> _What this task involves_: Wherever a line in the data below holds "finishes", copy that line.

> _Provided entries_:
◆ ◆ ◆
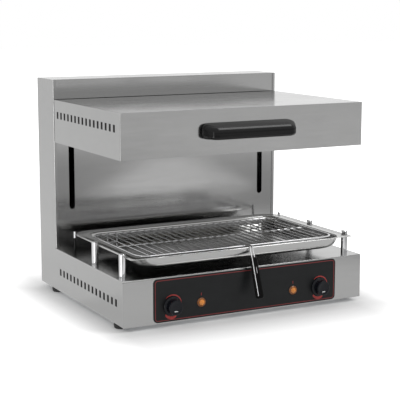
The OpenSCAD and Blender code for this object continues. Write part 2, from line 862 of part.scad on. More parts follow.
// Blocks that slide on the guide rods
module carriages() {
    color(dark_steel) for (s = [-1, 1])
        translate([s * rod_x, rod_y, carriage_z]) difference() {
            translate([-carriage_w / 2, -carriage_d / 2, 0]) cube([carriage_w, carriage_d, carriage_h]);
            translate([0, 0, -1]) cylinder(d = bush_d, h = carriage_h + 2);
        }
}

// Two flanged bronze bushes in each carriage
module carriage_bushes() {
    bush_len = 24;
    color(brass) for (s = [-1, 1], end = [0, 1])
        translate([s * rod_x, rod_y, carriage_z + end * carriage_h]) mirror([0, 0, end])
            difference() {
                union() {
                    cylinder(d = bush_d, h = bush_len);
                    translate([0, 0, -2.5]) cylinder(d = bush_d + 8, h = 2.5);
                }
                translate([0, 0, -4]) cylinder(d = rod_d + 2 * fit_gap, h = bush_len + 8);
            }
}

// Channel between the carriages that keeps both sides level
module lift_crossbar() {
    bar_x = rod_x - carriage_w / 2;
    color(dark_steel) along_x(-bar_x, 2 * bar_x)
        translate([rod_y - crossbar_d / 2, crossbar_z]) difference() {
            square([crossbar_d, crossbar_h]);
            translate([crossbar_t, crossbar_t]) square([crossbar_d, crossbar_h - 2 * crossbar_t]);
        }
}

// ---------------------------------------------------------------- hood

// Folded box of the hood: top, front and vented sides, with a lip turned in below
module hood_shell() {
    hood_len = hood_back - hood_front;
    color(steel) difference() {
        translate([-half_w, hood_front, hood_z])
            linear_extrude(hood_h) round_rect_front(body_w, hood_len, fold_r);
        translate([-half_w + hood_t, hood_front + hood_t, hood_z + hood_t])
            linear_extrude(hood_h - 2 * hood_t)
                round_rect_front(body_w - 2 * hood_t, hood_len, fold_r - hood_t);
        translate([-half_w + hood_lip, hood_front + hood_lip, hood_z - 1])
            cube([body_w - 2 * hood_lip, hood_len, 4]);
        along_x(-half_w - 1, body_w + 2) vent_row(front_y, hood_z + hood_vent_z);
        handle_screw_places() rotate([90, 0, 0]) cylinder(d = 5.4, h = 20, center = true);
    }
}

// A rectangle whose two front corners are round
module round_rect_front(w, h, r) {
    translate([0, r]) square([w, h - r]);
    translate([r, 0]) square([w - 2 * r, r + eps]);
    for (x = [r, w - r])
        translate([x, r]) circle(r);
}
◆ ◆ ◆
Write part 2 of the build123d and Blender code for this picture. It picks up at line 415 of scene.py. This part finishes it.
◆ ◆ ◆
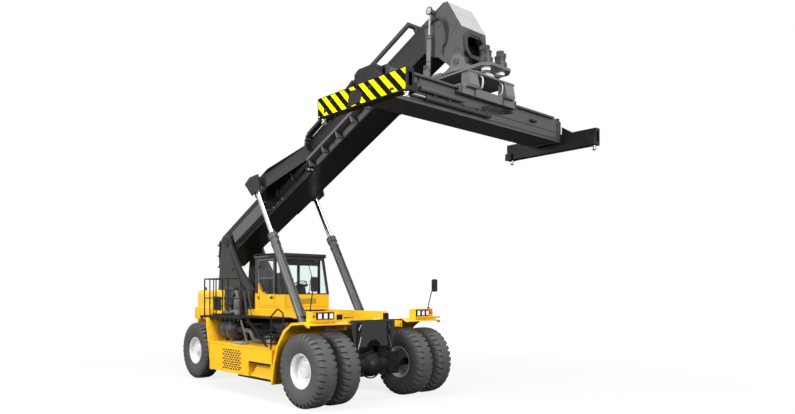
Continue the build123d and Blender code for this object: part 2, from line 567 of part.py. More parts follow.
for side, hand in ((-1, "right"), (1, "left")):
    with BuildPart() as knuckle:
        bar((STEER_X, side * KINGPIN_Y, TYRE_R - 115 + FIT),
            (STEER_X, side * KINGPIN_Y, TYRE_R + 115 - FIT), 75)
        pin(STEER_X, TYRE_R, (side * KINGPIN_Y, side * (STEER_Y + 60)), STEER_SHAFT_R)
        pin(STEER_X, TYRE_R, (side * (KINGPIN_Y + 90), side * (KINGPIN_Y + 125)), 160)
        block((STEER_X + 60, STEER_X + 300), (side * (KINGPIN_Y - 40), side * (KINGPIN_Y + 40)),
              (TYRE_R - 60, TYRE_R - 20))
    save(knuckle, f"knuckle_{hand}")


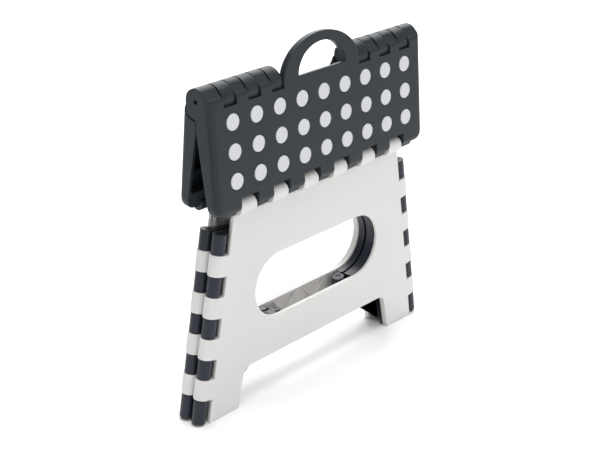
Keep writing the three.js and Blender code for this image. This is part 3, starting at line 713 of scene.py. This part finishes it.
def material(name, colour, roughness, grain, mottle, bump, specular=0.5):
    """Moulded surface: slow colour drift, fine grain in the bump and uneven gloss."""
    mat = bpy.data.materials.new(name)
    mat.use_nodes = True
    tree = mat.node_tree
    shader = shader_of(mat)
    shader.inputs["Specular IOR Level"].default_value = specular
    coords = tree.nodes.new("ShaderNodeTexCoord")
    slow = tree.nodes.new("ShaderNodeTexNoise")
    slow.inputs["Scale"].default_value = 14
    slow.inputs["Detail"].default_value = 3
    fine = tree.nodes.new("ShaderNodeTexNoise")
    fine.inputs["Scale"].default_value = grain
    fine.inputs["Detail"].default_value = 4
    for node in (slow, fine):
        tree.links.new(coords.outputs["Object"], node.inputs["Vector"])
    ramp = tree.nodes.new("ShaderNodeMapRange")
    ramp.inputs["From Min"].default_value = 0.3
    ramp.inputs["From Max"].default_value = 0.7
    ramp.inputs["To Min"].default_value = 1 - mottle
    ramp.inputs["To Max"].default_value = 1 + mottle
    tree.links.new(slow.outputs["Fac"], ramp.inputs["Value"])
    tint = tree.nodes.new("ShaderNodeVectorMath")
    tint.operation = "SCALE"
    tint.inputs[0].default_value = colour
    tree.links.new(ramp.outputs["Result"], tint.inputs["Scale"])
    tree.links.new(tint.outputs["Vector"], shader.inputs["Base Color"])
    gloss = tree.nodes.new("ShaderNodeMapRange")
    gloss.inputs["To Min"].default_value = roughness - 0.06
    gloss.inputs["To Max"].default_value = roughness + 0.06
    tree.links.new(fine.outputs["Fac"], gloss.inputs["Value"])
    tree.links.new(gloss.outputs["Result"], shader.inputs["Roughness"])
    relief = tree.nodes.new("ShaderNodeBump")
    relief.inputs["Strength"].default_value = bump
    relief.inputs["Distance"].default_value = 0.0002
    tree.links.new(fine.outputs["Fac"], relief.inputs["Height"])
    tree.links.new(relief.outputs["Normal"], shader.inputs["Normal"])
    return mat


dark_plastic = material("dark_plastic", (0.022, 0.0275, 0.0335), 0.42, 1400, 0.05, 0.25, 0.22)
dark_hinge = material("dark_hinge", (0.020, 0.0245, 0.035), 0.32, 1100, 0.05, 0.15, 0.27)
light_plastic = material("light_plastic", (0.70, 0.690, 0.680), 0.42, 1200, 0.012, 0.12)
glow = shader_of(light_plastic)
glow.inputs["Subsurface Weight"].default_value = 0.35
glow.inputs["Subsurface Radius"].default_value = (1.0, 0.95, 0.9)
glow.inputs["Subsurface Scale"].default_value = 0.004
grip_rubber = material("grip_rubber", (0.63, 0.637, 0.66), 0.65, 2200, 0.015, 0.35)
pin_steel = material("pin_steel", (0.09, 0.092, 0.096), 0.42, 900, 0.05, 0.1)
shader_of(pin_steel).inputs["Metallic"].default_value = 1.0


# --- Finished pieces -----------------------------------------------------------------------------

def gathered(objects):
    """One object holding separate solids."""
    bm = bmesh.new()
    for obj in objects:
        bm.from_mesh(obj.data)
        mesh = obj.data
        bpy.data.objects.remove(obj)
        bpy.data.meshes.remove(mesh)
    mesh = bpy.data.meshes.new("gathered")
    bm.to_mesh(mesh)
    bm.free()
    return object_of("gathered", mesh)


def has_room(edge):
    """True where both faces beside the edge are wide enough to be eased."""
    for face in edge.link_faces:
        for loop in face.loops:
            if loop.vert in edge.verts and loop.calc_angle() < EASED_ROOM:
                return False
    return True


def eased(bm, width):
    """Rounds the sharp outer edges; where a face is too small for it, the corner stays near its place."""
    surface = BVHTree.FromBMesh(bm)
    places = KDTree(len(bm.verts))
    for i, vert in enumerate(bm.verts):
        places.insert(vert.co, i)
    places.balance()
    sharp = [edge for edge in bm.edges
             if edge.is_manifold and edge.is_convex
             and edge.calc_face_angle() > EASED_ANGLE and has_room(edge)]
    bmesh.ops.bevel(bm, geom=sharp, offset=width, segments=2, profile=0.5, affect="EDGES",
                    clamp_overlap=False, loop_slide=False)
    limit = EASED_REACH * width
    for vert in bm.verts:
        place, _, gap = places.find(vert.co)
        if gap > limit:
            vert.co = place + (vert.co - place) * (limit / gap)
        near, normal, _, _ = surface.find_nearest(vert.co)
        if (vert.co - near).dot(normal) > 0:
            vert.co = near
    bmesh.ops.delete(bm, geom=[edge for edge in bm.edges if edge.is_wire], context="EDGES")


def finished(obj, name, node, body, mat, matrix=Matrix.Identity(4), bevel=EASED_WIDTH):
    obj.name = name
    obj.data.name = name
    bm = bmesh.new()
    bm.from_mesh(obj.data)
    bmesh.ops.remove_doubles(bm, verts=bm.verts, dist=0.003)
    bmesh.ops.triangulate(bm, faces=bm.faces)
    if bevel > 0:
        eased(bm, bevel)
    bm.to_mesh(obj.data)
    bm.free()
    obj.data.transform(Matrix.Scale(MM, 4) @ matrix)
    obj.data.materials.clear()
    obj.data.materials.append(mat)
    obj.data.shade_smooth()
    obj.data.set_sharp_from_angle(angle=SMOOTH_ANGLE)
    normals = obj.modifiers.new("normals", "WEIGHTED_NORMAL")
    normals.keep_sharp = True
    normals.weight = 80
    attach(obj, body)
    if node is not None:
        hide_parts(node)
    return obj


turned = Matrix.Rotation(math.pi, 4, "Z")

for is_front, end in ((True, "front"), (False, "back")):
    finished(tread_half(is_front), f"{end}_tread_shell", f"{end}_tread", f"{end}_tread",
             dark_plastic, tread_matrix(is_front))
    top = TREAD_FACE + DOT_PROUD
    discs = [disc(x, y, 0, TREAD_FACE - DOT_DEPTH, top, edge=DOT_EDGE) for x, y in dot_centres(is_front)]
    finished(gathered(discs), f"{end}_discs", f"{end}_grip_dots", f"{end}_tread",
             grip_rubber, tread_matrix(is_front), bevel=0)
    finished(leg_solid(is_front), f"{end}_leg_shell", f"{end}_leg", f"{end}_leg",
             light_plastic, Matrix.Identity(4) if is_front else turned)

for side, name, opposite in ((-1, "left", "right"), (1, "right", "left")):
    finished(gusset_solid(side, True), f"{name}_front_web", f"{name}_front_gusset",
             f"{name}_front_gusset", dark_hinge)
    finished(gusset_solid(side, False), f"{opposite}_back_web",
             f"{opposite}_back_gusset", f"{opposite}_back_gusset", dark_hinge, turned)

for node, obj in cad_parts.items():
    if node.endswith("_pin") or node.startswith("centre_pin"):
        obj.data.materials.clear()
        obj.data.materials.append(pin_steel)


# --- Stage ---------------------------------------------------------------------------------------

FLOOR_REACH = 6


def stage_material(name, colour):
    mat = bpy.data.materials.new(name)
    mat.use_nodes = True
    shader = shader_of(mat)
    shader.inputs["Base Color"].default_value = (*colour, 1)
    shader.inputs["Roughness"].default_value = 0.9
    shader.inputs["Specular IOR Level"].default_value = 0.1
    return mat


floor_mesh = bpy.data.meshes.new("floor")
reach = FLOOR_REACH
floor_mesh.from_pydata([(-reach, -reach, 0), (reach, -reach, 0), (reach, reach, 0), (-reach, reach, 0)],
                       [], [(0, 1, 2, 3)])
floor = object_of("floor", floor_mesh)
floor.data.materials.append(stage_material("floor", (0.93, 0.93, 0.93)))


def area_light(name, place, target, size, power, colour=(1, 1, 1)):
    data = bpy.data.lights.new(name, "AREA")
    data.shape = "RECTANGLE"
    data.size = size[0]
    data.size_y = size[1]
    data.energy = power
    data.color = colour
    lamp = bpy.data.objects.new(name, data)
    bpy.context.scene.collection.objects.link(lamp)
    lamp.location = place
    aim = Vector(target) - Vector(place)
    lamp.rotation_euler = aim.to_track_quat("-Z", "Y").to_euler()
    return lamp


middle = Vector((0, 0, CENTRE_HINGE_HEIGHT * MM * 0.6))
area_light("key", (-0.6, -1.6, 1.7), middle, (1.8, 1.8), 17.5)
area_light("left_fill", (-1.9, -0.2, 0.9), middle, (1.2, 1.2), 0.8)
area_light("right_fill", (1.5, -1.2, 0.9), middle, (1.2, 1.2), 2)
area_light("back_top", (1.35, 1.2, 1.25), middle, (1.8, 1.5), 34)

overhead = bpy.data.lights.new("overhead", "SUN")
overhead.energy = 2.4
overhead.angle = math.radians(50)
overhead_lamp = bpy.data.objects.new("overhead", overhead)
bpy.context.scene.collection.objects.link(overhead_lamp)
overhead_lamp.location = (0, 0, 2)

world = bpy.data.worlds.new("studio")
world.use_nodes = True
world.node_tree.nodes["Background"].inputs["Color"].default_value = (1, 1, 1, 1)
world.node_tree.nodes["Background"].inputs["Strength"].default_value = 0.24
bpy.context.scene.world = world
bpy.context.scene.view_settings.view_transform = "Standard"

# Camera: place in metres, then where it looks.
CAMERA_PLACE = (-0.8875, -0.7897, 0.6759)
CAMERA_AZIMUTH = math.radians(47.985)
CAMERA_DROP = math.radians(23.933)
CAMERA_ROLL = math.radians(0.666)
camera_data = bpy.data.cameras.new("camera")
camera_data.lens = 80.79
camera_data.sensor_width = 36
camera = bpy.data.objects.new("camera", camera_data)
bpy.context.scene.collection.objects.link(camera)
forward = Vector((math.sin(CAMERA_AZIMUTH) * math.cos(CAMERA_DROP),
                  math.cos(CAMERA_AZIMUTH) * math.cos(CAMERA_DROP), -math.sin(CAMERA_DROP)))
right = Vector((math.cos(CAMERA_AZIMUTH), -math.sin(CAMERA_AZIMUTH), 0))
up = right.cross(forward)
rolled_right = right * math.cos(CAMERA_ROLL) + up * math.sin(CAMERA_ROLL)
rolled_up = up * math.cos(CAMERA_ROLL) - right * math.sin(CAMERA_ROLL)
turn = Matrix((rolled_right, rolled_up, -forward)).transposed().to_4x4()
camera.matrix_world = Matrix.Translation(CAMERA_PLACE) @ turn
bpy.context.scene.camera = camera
◆ ◆ ◆
> _Output of the task_:
Write part 2 of the build123d and Blender code for this picture. It picks up at line 415 of scene.py. This part finishes it.
Keep writing the three.js and Blender code for this image. This is part 3, starting at line 713 of scene.py. This part finishes it.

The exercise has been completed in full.